• _DO THIS_:
Scan the listing below. Report each line that includes "finishes".

• _INPUT DATA_:
>> Begin

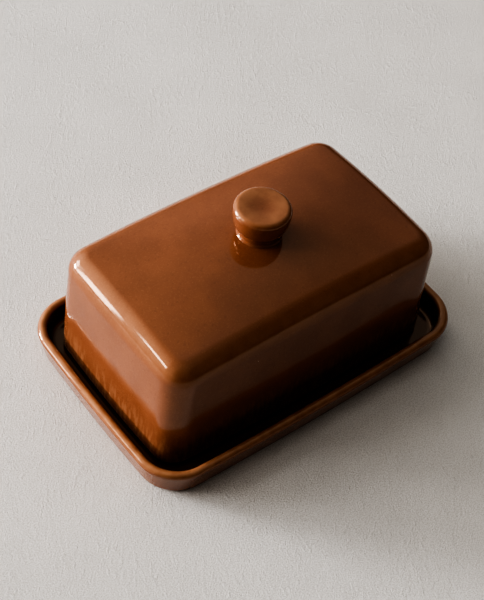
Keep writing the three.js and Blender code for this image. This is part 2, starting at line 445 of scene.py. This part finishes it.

>> End
>> Begin

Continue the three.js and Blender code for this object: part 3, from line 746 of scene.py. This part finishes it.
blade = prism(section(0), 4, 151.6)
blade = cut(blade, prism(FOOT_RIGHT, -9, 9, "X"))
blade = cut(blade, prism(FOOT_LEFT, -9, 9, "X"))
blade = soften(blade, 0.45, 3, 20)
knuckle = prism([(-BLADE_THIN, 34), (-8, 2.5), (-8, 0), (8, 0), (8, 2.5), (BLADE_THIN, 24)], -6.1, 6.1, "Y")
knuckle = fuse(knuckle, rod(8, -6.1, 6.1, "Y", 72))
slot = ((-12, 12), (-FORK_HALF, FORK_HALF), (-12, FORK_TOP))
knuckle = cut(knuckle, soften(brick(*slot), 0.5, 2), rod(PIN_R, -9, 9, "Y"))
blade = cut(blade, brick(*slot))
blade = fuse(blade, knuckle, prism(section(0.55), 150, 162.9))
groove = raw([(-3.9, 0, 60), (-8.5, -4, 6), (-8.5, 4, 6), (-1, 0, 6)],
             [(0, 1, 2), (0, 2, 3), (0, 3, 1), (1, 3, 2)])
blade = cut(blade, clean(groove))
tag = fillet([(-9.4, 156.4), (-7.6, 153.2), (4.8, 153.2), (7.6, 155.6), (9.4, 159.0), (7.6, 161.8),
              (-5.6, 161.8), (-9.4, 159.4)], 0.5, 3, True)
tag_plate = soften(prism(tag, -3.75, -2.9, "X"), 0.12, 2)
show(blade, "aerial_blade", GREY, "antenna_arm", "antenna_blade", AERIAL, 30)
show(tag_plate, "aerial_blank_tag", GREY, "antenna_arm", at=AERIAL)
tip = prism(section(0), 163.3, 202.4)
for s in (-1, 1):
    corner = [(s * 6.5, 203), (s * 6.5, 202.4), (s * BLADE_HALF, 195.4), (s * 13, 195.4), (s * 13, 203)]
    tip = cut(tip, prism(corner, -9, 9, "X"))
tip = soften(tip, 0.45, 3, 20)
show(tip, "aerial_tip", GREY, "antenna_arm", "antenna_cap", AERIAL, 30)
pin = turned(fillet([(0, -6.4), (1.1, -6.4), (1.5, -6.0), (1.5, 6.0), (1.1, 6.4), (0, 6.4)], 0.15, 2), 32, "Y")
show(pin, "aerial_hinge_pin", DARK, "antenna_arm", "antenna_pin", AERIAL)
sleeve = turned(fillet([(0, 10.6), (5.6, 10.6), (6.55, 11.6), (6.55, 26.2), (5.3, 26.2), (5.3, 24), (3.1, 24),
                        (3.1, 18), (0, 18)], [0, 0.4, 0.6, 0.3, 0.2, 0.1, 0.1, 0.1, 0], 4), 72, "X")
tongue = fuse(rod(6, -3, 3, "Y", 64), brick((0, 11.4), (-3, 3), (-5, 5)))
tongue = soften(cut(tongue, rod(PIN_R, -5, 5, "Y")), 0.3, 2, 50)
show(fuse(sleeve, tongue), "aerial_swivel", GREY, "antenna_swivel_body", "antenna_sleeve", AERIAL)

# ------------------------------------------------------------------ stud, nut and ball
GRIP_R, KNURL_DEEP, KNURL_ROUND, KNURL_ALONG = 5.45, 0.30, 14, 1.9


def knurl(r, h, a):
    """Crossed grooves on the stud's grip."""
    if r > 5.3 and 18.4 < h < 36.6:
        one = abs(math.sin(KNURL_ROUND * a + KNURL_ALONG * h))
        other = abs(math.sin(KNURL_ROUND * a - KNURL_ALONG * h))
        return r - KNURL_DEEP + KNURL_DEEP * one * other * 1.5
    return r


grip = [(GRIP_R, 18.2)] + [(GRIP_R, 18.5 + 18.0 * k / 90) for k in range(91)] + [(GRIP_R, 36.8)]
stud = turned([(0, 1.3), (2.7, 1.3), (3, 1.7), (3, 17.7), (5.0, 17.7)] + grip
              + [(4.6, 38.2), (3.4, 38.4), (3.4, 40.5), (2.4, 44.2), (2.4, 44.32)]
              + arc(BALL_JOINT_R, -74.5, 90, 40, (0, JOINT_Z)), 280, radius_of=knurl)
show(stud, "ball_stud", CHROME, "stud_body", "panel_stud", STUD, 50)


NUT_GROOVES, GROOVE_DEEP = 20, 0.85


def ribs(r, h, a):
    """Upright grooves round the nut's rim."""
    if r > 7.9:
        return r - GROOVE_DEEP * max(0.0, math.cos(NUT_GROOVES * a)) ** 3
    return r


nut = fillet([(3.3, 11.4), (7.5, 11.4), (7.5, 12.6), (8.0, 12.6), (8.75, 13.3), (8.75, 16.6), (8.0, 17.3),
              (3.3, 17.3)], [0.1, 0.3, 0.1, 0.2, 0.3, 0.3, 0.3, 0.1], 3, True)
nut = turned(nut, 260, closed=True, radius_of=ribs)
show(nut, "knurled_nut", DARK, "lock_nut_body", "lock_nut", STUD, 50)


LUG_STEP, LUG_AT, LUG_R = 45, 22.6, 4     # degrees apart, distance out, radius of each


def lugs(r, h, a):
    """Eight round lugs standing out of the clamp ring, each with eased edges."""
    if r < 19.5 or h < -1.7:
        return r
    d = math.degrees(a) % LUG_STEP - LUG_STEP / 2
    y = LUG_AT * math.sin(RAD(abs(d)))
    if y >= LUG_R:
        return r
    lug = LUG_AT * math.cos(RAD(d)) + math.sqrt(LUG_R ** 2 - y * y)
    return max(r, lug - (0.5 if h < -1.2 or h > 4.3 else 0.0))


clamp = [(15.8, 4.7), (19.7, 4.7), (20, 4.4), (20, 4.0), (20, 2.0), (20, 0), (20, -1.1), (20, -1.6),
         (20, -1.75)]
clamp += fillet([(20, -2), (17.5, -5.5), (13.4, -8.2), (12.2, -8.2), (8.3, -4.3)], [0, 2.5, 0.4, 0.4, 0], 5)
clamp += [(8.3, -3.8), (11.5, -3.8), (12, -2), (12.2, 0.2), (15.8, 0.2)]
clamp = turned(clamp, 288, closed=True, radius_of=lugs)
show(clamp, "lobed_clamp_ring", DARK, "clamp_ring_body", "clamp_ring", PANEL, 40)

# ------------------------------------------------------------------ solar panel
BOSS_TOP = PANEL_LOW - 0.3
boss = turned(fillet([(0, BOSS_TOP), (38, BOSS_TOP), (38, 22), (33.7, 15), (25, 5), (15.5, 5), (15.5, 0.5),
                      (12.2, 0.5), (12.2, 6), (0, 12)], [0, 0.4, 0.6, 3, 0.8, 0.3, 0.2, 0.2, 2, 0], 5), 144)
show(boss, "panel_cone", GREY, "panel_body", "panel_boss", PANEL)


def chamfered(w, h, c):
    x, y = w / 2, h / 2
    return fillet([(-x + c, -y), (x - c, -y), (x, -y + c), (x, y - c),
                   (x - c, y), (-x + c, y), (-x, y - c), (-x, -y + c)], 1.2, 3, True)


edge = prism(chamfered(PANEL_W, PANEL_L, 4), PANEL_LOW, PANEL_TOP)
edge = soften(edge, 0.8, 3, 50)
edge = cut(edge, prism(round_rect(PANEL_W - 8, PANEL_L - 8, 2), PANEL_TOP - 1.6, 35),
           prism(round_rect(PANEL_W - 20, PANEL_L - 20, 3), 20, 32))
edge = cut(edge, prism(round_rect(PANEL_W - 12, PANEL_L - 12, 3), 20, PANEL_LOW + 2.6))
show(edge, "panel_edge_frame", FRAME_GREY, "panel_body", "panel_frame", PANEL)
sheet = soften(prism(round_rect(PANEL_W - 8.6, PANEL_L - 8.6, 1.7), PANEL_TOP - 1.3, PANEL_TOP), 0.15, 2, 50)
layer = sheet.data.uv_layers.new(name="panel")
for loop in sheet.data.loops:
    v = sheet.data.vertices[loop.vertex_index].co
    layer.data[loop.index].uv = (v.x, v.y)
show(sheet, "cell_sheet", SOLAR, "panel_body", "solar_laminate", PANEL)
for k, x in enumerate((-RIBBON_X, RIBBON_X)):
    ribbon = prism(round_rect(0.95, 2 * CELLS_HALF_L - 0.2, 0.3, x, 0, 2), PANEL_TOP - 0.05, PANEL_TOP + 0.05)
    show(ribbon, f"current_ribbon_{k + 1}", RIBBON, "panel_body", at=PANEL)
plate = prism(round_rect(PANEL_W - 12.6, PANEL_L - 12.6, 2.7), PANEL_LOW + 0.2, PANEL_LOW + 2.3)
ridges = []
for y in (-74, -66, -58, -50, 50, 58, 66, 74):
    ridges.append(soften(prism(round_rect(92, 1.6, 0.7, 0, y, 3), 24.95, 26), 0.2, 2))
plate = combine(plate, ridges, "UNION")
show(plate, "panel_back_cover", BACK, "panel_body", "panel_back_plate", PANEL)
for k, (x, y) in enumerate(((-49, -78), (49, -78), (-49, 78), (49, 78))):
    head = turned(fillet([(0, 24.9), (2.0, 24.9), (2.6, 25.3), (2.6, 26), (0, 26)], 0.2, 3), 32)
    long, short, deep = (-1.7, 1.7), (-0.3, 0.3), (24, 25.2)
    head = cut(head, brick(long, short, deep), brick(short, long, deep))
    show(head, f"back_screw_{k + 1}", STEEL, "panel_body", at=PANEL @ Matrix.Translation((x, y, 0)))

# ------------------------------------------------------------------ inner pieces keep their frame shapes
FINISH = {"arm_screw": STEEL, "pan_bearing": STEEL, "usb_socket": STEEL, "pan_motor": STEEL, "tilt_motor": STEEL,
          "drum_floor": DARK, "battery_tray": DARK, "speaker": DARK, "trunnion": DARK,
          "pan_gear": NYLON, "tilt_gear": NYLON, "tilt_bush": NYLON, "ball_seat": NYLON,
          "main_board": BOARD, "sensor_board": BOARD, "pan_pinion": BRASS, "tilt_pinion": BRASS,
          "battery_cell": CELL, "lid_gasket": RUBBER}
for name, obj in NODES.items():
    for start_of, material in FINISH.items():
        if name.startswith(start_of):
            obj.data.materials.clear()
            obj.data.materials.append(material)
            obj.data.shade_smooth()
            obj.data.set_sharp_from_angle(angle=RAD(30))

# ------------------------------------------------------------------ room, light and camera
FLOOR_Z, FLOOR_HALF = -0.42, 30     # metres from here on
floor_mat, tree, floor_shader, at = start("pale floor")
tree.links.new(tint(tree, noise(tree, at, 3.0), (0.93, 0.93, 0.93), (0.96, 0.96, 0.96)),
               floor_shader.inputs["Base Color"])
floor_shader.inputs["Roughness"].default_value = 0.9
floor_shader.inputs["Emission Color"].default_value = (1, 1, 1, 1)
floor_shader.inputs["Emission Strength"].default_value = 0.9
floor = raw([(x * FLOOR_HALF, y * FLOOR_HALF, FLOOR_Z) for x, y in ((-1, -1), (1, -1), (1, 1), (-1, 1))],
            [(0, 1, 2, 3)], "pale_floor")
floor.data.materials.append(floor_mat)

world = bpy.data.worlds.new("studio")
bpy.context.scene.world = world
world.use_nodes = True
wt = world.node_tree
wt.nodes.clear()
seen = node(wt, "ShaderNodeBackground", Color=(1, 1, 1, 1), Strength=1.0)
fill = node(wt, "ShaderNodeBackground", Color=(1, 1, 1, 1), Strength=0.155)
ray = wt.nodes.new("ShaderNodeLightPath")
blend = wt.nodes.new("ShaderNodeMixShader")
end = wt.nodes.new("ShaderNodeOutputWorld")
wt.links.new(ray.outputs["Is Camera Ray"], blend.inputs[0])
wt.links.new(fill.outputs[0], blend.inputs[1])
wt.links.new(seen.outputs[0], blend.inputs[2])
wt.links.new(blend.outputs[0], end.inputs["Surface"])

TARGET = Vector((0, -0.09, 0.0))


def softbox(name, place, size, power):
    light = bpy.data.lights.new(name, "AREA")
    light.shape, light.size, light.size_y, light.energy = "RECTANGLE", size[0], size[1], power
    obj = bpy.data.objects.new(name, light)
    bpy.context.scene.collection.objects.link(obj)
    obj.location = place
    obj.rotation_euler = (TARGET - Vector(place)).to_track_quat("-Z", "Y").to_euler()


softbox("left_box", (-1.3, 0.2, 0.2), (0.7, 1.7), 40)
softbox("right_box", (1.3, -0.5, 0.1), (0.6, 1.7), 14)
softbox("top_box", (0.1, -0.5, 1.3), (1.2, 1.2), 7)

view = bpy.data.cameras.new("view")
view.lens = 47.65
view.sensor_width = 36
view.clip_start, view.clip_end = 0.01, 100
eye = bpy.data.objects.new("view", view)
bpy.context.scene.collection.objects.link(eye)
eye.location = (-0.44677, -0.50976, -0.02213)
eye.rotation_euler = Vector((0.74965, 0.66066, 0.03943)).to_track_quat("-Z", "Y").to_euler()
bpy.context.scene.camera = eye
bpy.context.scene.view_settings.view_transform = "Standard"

>> End

• _TASK SOLUTION_:
Keep writing the three.js and Blender code for this image. This is part 2, starting at line 445 of scene.py. This part finishes it.
Continue the three.js and Blender code for this object: part 3, from line 746 of scene.py. This part finishes it.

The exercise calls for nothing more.